Ribble and Alt Estuaries Ramsar site
The Ribble and Alt Estuaries Ramsar site qualifies under the Ramsar Convention as a wetland of international importance. On the whole the bird interest features for the Ramsar site are the same as those for the Ribble and Alt Estuaries SPA. It also qualifies for supporting up to 40% of the British population of the natterjack toad Bufo calamita.

Sefton Coast candidate Special Area of Conservation (cSAC)
The Sefton Coast qualifies under the Habitats Directives as a cSAC because it hosts six features of European importance which are:-

i) fixed dunes with herbaceous vegetation (grey dunes)
ii) embryonic shifting dunes
iii) shifting dunes along the shoreline with Ammophila arenaria
iv) dunes with creeping willow
v) humid dune slacks
vi) EU-Atlantic decalcified fixed dunes (Calluno-Ulicetea)
vii) the liverwort, petalwort Petalophyllum ralfsii
viii) great-crested newt Triturus cristaus.
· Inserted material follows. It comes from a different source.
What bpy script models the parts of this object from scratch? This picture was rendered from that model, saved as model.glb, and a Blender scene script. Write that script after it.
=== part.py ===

This European designation covers animals, plants and habitats and provides them with increased protection and management.

Hopefully this has provided a brief insight into the policy behind nature conservation designations on the Sefton Coast.

The UK Government have set a Public Service Agreement (PSA) target for 95% of SSSIs to be in favourable or recovering condition by 2010. In October 2003 English Nature will be launching a report on the condition of SSSIs in England. Both the Sefton Coast and Ribble Estuary have been assessed against set criteria, the full results will be published later this year in the Coastlines winter edition and will also be available on the English Nature website.